* Start RAW DATA *

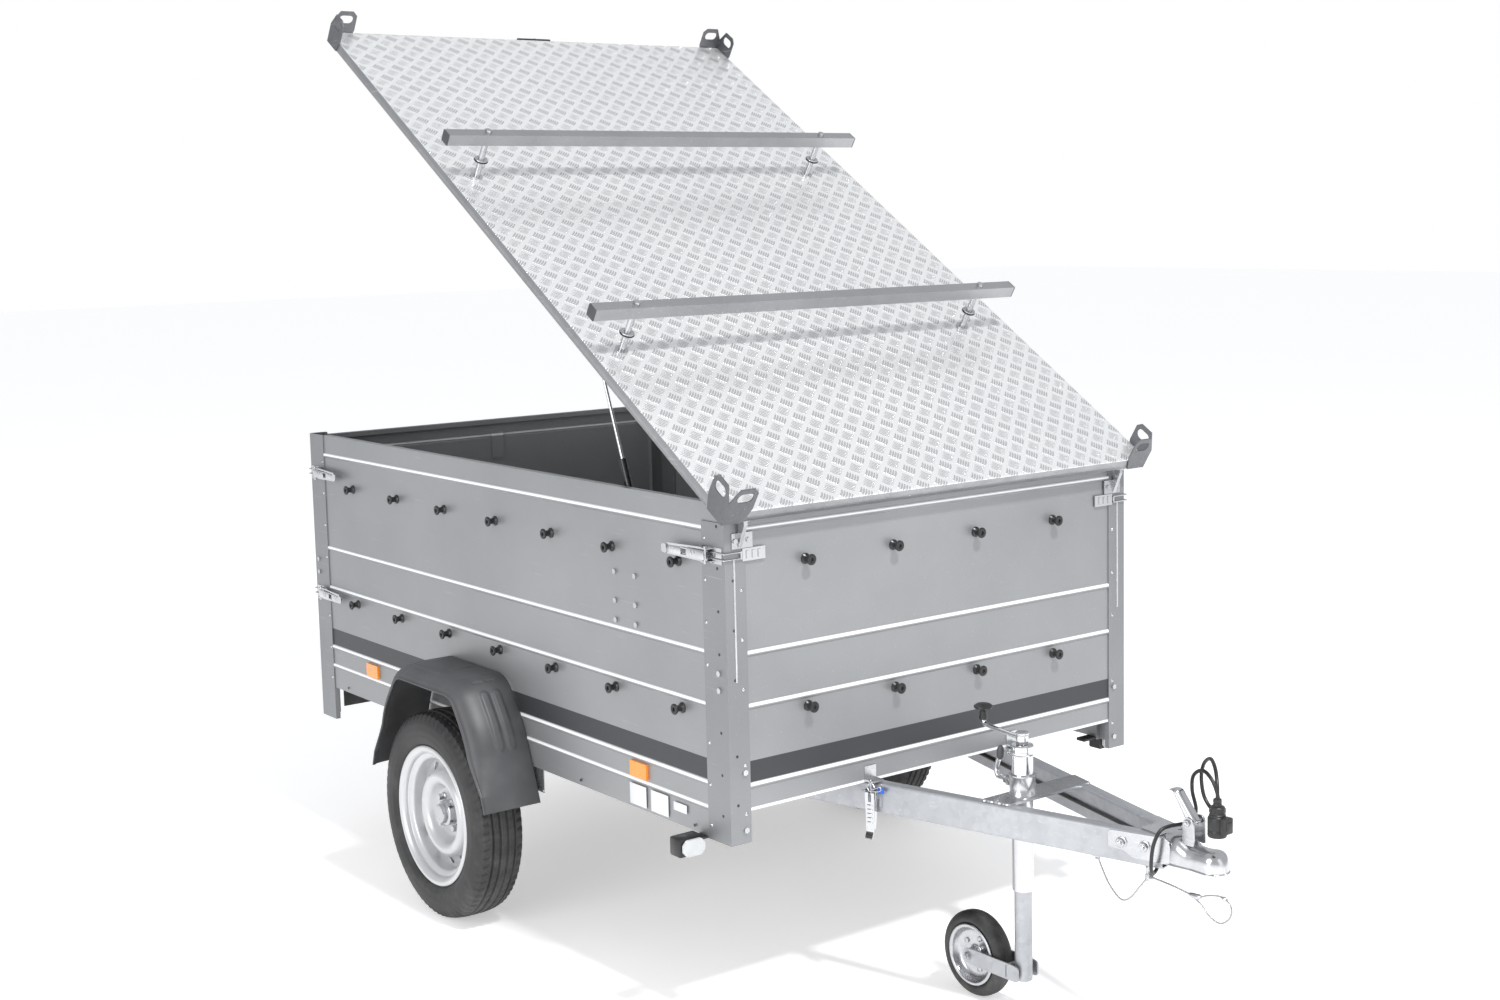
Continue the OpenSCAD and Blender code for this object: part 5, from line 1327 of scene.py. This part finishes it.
# %% Mudguard surface
def guard_surface(nu=330, nv=64):
    """u runs along the outline and v from the box to the outer edge. Beyond the shoulder
    the point sinks towards the wheel by a quarter ellipse; ribs and the step are added
    along the outward direction with smooth masks."""
    back_x, front_x, low_z, top_z = -403.0, 227.0, 352.0, 656.0
    line = rounded([[back_x - 98, low_z - 300], [back_x + 60, top_z - 120],
                    [back_x + 150, top_z - 1], [front_x - 150, top_z - 1],
                    [front_x - 70, top_z - 112], [front_x + 107, low_z - 300]], 46, 12)
    line = line[line[:, 1] > low_z + 3]
    line = np.concatenate([[[back_x, low_z]], line, [[front_x - 1, low_z]]])
    s = np.concatenate([[0], np.cumsum(np.linalg.norm(np.diff(line, axis=0), axis=1))])
    u = np.linspace(0, s[-1], nu)
    x, z = np.interp(u, s, line[:, 0]), np.interp(u, s, line[:, 1])
    d = np.gradient(np.column_stack([x, z]), axis=0)
    d /= np.linalg.norm(d, axis=1)[:, None]
    nx, nz = -d[:, 1], d[:, 0]
    v = np.linspace(0, 1, nv)
    y = 625.5 + v * (784.5 - 625.5)
    over = np.clip((y - 700) / 80.0, 0, 1)
    sink = 36 * (1 - np.sqrt(1 - np.minimum(over, 0.999) ** 2.4))
    y = y - 3.0 * (over > 0.985)
    fade = np.clip((z - low_z - 10) / 120, 0.25, 1)
    height = -sink[None, :] * fade[:, None]
    ribs = np.zeros((nu, nv))
    pos = u / s[-1]
    for c in (672.0, 706.0):
        cu = np.clip(pos, 0.705, 0.845)
        gap = np.hypot((pos - cu)[:, None] * s[-1], (y - c)[None, :])
        ribs = np.maximum(ribs, 1 / (1 + np.exp((gap - 11) * 1.2)))
    height = height + 3.6 * ribs
    step = 1 / (1 + np.exp((np.abs(pos - 0.46)[:, None] * s[-1] - 70) * 0.5))
    height = height + 2.6 * step * np.clip((y - 632)[None, :] / 20, 0, 1) * (y < 745)[None, :]
    slots = np.zeros((nu, nv))
    for c in (672.0, 706.0):
        inside = (np.abs(pos - 0.660)[:, None] * s[-1] < 3.2) & (np.abs(y - c)[None, :] < 13)
        slots = np.maximum(slots, inside)
    height = height - 3.0 * slots
    X = x[:, None] + nx[:, None] * height
    Z = z[:, None] + nz[:, None] * height
    return np.stack([X, -y[None, :] + 0 * X, Z], -1)


guard = guard_surface()
make("mudguard_shells", mirrored([grid(guard)]), guard_plastic, "box", replaces=["mudguards"],
     wall=0.0035, sharp=60)
print("mudguards", guard.shape)

# %% [markdown]
# ## Box: knobs, fastenings, latches and lamps
# The panels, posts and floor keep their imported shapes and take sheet-steel finishes. The
# small fittings on them are made here: turned rope knobs, rivets, latch levers,
# marker lamps and blank label plates.

# %% Rope knobs
KNOB = [(12.2, -0.6), (12.4, 2.2), (11, 3.6), (8.2, 6), (7.1, 11), (7.6, 16), (9.5, 18.6),
        (12.0, 20), (12.9, 22), (12.5, 24), (11, 24.8), (6, 24.9), (4.6, 24), (4.2, 21.4)]
knob = capped(KNOB)
side_knobs = [lathe(knob, 32, ((i - 3) * 272 + 45, -622, z), FACE_RIGHT)
              for i in range(7) for z in (714, 1048)]
front_knobs = [lathe(knob, 32, (1037, (i - 1.5) * 258 - 15, z), FACE_FRONT)
               for i in range(4) for z in (714, 1048)]
make("box_rope_knobs", mirrored(side_knobs) + front_knobs, knob_plastic, "box",
     replaces=["rope_knobs"])
for body, z in (("tailgate_lower", 714), ("tailgate_upper", 1048)):
    make("rope_knobs_" + body, [lathe(knob, 32, (-1037, (i - 1.5) * 258, z), FACE_REAR)
                                for i in range(4)], knob_plastic, body)
print("rope knobs", len(side_knobs) * 2 + len(front_knobs) + 8)

# %% Rivets and open holes on the posts and panels
side_rivets, front_rivets, side_holes, front_holes = [], [], [], []
side_hole, front_hole = capped([(3.6, -0.4), (3.6, 0.35)]), capped([(3.4, -0.4), (3.4, 0.35)])
for z in (468, 560, 655, 830, 925, 1020, 1112):
    side_rivets += [rivet(4.6, 2.2, (x, -625, z), FACE_RIGHT) for x in (966, -962)]
    side_holes.append(lathe(side_hole, 20, (1012, -625, z + 30), FACE_RIGHT))
for z in (500, 610, 780, 890, 1000, 1100):
    front_rivets += [rivet(4.6, 2.2, (1040, y, z), FACE_FRONT) for y in (-582, 582)]
    front_holes.append(lathe(front_hole, 20, (1040, -604, z + 24), FACE_FRONT))
for x in (-860, -560, 420, 700, 900):
    side_holes.append(lathe(side_hole, 20, (x, -625, 452), FACE_RIGHT))
make("box_rivets", mirrored(side_rivets) + front_rivets, plated, "box")
# painted shade: each open hole is a thin black disc on the sheet, for the dark inside of the hole
make("box_holes_painted_shade", mirrored(side_holes) + front_holes, black_paint, "box")
bead = sweep(smooth_path([[1039.2, -600, 812], [1039.8, -600, 818], [1039.8, -600, 1054],
                          [1039.2, -600, 1060]], 6), circle(2.6, 12))
make("front_post_beads", mirrored([bead]), plated, "box")
labels = [block((640, -626.2, 446), (708, -624.6, 496), 0.6),
          block((728, -626.2, 446), (798, -624.6, 496), 0.6),
          block((820, -626.2, 470), (872, -624.6, 490), 0.6)]
make("blank_labels", labels, white_plastic, "box")
print("rivets", len(side_rivets + front_rivets), "holes", len(side_holes + front_holes))


# %% Toggle latch levers
def lever_parts():
    """A pressed channel in (u, w, v): two rails that close in towards the thumb end, a web
    with a window and two ribs, and a turned-out end."""
    rail = []
    for s in (1, -1):
        line = smooth_path([[-48, -12, 11 * s], [-80, -13, 11 * s], [-140, -16, 9.4 * s],
                            [-190, -18.5, 8.2 * s]], 4)
        rail.append(sweep(line, np.array([[-1.1, -5], [1.1, -5], [1.1, 4], [-1.1, 4]])))
    web = [block((-118, -19.4, -10.4), (-52, -17.4, 10.4), 0.9),
           block((-194, -20, -8.6), (-138, -18, 8.6), 0.9),
           block((-140, -19.6, -9.4), (-116, -18, -6.4), 0.7),
           block((-140, -19.6, 6.4), (-116, -18, 9.4), 0.7)]
    web += [block((u, -20.8, -6), (u + 5, -18.6, 6), 1) for u in (-176, -164, -100, -88)]
    end = bar(rounded([[-208, -9], [-208, 9], [-190, 11], [-190, -11]], 5), 2.4, (0, -20.6, 0),
              FACE_RIGHT)
    pin = lathe(capped([(2.4, -19), (2.4, 19)]), 16, (-54, -13, 0))
    heads = [lathe(capped([(4.2, 0), (4.2, 1.6), (3, 2.4)]), 16, (-54, -13, 17.5 * s),
                   rot_x(0 if s > 0 else math.pi)) for s in (1, -1)]
    return rail + web + [end, pin] + heads


def latch_place(parts, z, end, side):
    """Lever parts carried to a corner: end 1 is the front, side 1 the right."""
    return [((p + [1040, -625, z]) * [end, side, 1], f) for p, f in parts]


lever = lever_parts()
for name, z, end, side in (("latch_front_right", 1078, 1, 1), ("latch_front_left", 1078, 1, -1),
                           ("latch_rear_right_upper", 1078, -1, 1),
                           ("latch_rear_left_upper", 1078, -1, -1),
                           ("latch_rear_right_lower", 720, -1, 1),
                           ("latch_rear_left_lower", 720, -1, -1)):
    make(name + "_lever", latch_place(lever, z, end, side), bright, name, replaces=[name])
print("latch levers")

# %% Marker lamps, tail lamps and reflectors
bracket = [block((914, -641, 430), (942, -581, 438), 1.5),
           block((906, -699, 401), (948, -634, 445), 5)]
make("marker_lamp_bodies", mirrored(bracket), knob_plastic, "box", replaces=["marker_lamps"])
long_hexagon = rounded([[-29, -8], [-19, -19], [19, -19], [29, -8], [29, 8], [19, 19], [-19, 19],
                        [-29, 8]], 3)
clear = [bar(long_hexagon[:, ::-1] * k, d, (948 + at, -666.5, 423), FACE_FRONT)
         for k, d, at in ((1.0, 8, 3), (0.86, 2.4, 8))]
make("marker_lenses", mirrored(clear), clear_lens, "box", bevel=0.0012)
arrow = rounded([[-14, -3], [-2, 2], [-4, -5], [14, 4], [2, 1], [3, 7]], 1)
core = bar(arrow[:, ::-1], 1.2, (957, -666.5, 423), FACE_FRONT)
make("marker_lens_cores", mirrored([core]), bright, "box")
make("tail_lamp_frames", [block((-1034, y - 3, 363), (-1023.5, y + 203, 431), 3)
                          for y in (-555, 355)], knob_plastic, "box")
print("lamps")

# %% [markdown]
# ## Tipping latches
# Each hangs on an arm just ahead of the box: a pressed lever with a ladder of ribs, a bent
# tip and a wire clip that swings with it, then a ring on the eye bolt and a blue tab.

# %% Tipping latch levers and clips
TIP_X = 1054.0                           # where the latches stand along the trailer


def tip_place(parts):
    """Parts drawn with x along the arm and -y outwards, carried to the right-hand latch."""
    at = (TIP_X, -(arm_mid(TIP_X) + ARM_HALF), 0)
    return [moved(p, at, rot_z(ARM_TURN)) for p in parts]


tongue = rounded([[-13, -10], [-13, 5], [-4, 5], [-4, -17], [4, -17], [4, 5], [13, 5], [13, -10],
                  [9.5, -84], [-9.5, -84]], 2.2)
tip = [bar(tongue, 2.6, (0, -17, 481), FACE_RIGHT)]
for s in (1, -1):
    rail = [[12 * s, -13, 484], [12 * s, -12, 470], [10.6 * s, -13, 430], [9.4 * s, -15.5, 400]]
    tip.append(sweep(rail, [[-1, -5], [1, -5], [1, 5], [-1, 5]]))
tip += [block((-7, -21.2, z), (7, -18.8, z + 4), 1) for z in (414, 424, 434, 444, 454)]
tip += [sweep(smooth_path([[0, -18.5, 400], [0, -19.5, 392], [0, -23, 384], [0, -24.5, 378]], 4),
              np.array([[-10, -1.3], [10, -1.3], [10, 1.3], [-10, 1.3]]))]
clip = smooth_path([[-26, -13, 487], [-6, -18.5, 489], [8, -19, 490], [24, -17, 492],
                    [30, -16, 497], [26, -16, 502], [16, -17, 498], [4, -18, 494]], 5)
tip.append(sweep(clip, circle(1.2, 8)))
tip_parts = tip_place(tip)
ring_line = np.array([[9 * math.cos(a), -13 + 1.5 * math.sin(a), 497 + 9 * math.sin(a)]
                      for a in np.linspace(0, 2 * math.pi, 24, endpoint=False)])
extras = [sweep(ring_line, circle(1.8, 8), loop=True)]
extras += hex_nut(5.5, 5, (0, -13, 508), dome=True)
tab = [block((20, -16, 486), (34, -9, 500), 2)]
for side, s in (("right", 1), ("left", -1)):
    make("tip_lever_plate_" + side, [(p * [1, s, 1], f) for p, f in tip_parts], bright,
         "tip_lever_" + side, replaces=["tip_lever_" + side])
make("tip_rings_and_nuts", mirrored(tip_place(extras)), bright, "chassis")
make("tip_blue_tabs", mirrored(tip_place(tab)), blue_plastic, "chassis")
print("tipping latches")

# %% [markdown]
# ## Lid
# One tread sheet with a flange all round. Rings of a rounded rectangle run from the
# flange's lower edge over the rolled corner and in to the middle, and the sheet gets its
# wall. Bars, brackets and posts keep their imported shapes.

# %% Lid sheet, bar ends and bar nuts
LID_TOP = 1193.3
BARS_X = (480, -290)                     # the roof bars' places along the trailer


def lid_ring(inset, z):
    """A rounded rectangle inset from the lid's outline, at a height; corner radius shrinks."""
    x0, x1, h = -1058 + inset, 1072 - inset, 655 - inset
    flat = rounded([[x0, -h], [x1, -h], [x1, h], [x0, h]], max(9 - inset, 0.4), 5)
    return np.column_stack([flat, np.full(len(flat), z)])


rings = [(0, LID_TOP - 30), (0, LID_TOP - 16), (0, LID_TOP - 3.2), (0.9, LID_TOP - 1.1),
         (3.2, LID_TOP), (8, LID_TOP), (60, LID_TOP), (330, LID_TOP), (640, LID_TOP)]
shell = np.stack([lid_ring(*r) for r in rings])
sheet, sheet_faces = grid(shell, close_v=True)
count = shell.shape[1]
first = (len(rings) - 1) * count
sheet_faces = sheet_faces + [list(range(first, first + count))]
lid_sheet = make("lid_tread_sheet", [(sheet, sheet_faces)], tread, "lid", replaces=["lid_sheet"],
                 wall=0.002, lid=True, sharp=50)
# the flange bands take the darker aluminium, which is painted shade
lid_sheet.data.materials.append(flange_aluminium_painted_shade)
on_flange = np.zeros(len(lid_sheet.data.polygons), int)
on_flange[:2 * count] = 1
lid_sheet.data.polygons.foreach_set("material_index", on_flange)
caps = []
for x in BARS_X:
    for y0, y1 in ((-698, -694), (604, 608)):
        caps.append(block((x - 15.6, y0, LID_TOP + 99.4), (x + 15.6, y1, LID_TOP + 130.6), 2))
make("bar_end_caps", caps, guard_plastic, "lid", replaces=["bar_rubbers"],
     lid=True)
seats, washers = [], []
for x in BARS_X:
    for y in (-580, 490):
        at = (x, y, LID_TOP)
        seats.append(lathe([(8.1, 48), (17.5, 48), (18.2, 49), (18.2, 51), (17.5, 52), (8.1, 52)],
                           40, at, closed=True))
        washers.append(lathe([(8.1, 52), (16.8, 52), (17.2, 53), (16.8, 54.4), (8.1, 54.8)], 40,
                             at, closed=True))
make("bar_post_rubbers", seats, knob_plastic, "lid", lid=True)
make("bar_post_washers", washers, plated, "lid", lid=True)
print("lid sheet", shell.shape)

# %% [markdown]
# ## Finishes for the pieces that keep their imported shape

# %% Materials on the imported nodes
FINISHES = {
    "side_panels_lower": panel_steel, "side_panels_upper": panel_steel, "front_panels": panel_steel,
    "tailgate_lower": panel_steel, "tailgate_upper": panel_steel, "corner_posts": post_steel,
    "floor_board": board, "floor_frame": galvanised, "axle_beam": black_paint,
    "rear_beam": black_paint, "stub_arms": galvanised, "tipping_brackets": galvanised,
    "box_brackets": plated, "latch_plates": bright, "panel_bolts": plated,
    "side_reflectors": amber_lens, "tail_lamps": red_lens, "lid_frame": plain_steel,
    "lid_corner_brackets": bracket_steel, "lid_hinge_leaves": plated, "roof_bars": bar_aluminium,
    "bar_posts": plated, "lid_lock_handle": black_paint,
    "strut_cylinders": strut_paint, "strut_rods": bright}
left = []
for name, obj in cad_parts.items():
    if name not in FINISHES:
        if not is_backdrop(obj) and len(obj.material_slots) and not obj.hide_render:
            left.append(name)
        continue
    for slot in obj.material_slots:
        slot.material = FINISHES[name]
print("finished", len(FINISHES), "still plain", left)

* End RAW DATA *

◆ PROBLEM DETAILS ◆
Please quote nothing but the lines from the line with "if not is_backdrop(obj)" through the end of the data above, exactly as written, ends included.

◆ RESPONSE TO THE TASK ◆
        if not is_backdrop(obj) and len(obj.material_slots) and not obj.hide_render:
            left.append(name)
        continue
    for slot in obj.material_slots:
        slot.material = FINISHES[name]
print("finished", len(FINISHES), "still plain", left)